The crucial property that makes our Kraft algorithm work is that at each stage the free storage pool consists of pieces of storage that are all different negative powers of two in size (in the probability space) and that are arranged in the pool in order of increasing size. In other words, the free program prefixes in the pool are arranged in order of decreasing size, and no two of them are the same size. This is the ``induction hypothesis'' in the proof that our algorithm works. Check that this property always holds. To do this, add a function to the Kraft software that examines the free storage pool when it is displayed at the beginning of make-assignments, in the line of code with debug free-space-pool in it. This induction hypothesis checker should use debug to display (induction hypothesis verified) or (induction hypothesis fails!), as the case may be.

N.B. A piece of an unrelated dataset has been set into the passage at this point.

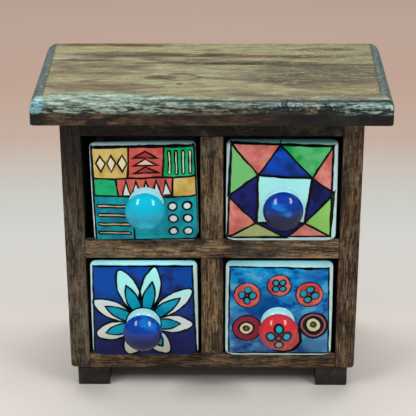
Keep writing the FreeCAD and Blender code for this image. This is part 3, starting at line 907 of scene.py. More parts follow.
@dataclass(frozen=True)
class StarGlaze(Glaze):
    """A four-pointed navy star round a white square, between coral and green triangles.

    Attributes:
        CORNERS: the painted field's corners, clockwise from the upper left one.
        TIPS: the star's tips, clockwise from the top one.
        INNER: the corners of the white square, clockwise from the upper left one.
        GREENS: the deep and the pale tone of each green triangle, clockwise from the upper left one.
    """

    shift: Pair = (-0.2, 2.17)
    # This dark rim is painted shade from the roof above the drawer.
    rim: str = "407678"
    CORNERS = ((-28.4, 27.7), (28.6, 26.2), (28.3, -29.7), (-30.4, -30.6))
    TIPS = ((-1.1, 26.8), (29.9, -2.6), (3.0, -30.8), (-30.1, -4.4))
    INNER = ((-13.3, 8.8), (17.0, 7.2), (13.5, -21.1), (-13.9, -20.8))
    GREENS = (
        ("78c67a", "a4dc98"),
        ("06a24a", "5cc078"),
        ("5cb04a", "90d068"),
        ("aebb78", "c4d098"),
    )

    def paint(self, brush: Brush) -> None:
        """Paints the star.

        Args:
            brush: the brush on this front.
        """
        graph, up = brush.graph, brush.upwards()
        brush.outlined(brush.patch(*self.CORNERS), brush.tint("c6645c", "e29084"), 1.1)
        share = (brush.wash + brush.across() * 0.008).rise(0.42, 0.72)
        for number, (deep, pale) in enumerate(self.GREENS):
            triangle = brush.patch(self.TIPS[number - 1], self.CORNERS[number], self.INNER[number])
            brush.outlined(triangle, graph.blend(share, deep, pale), 1.1)
        bright = up.rise(4.0, 16.0) * (brush.wash.rise(0.30, 0.60) * 0.6 + 0.3)
        navy = graph.blend(bright, brush.tint("0e1044", "172270", 0.38, 0.68), "0450c8")
        for number, tip in enumerate(self.TIPS):
            point = brush.patch(self.INNER[number], tip, self.INNER[(number + 1) % 4])
            brush.outlined(point, navy, 1.1)
        brush.outlined(brush.patch(*self.INNER), graph.blend(up.rise(-18.0, 4.0), "b2e8ea", "b8fffe"), 1.3)
        brush.blot(brush.stroke((-1.6, 26.5), (-0.4, 29.2), 0.7))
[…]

Add code to make-assignments for displaying how much free storage (probability!) is left at each point, in the form of a base-two binary fraction between zero and one. This code should also check that the bits that are on in this binary fraction correspond precisely to the blocks of free storage in the pool. That is, if the bit corresponding to 2^−k is a 1 bit, then there should be a free program prefix that is k bits long, and if that bit is a 0, then hopefully no k-bit prefix is in the free space pool. Once you verify this more precise formulation of the induction hypothesis for our algorithm, can you use it to devise a new and improved Kraft algorithm? If so, do it! If not, why not?
Try combining the software in this chapter with that in the previous chapter. In other words, take a list of (output, size of program) requirements, use kraft to convert it into a list of (program, output) pairs (the graph of a computer C's input/output function), and then feed this into the software for running a given program p while generating the input/output graph of C.
Next, take this combined software and insert the unending algorithms for generating requirements that we construct in the next two chapters. By combining this chapter's and the previous chapter's software with that in each of the next two chapters, you'll get the complete LISP software for proving the two main theorems of Part II, namely,
H(x) ≤ −log₂ P_C(x) + c
H(y|x) ≤ H_C(x,y) − H(x) + c'.
And now that you've put together all the software for proving each of the two main theorems of Part II, you can, if you wish, by looking at the total size of the code in each case, get explicit numerical values for the constants c and c' for the particular case that C = U. (That's the case that's important theoretically, but it's not a good test case, which is why we use toy computers C in the next two chapters, not C = U.)
Finally, use these explicit numerical values for c and c' to bound these differences:
Δ₁(x) = | H(x) + log₂ P(x) |
Δ₂(x,y) = | H(x) + H(y|x) − H(x,y) |.
We show in Part II that these two Δ's are O(1), but it would be nice to have explicit numerical upper bounds.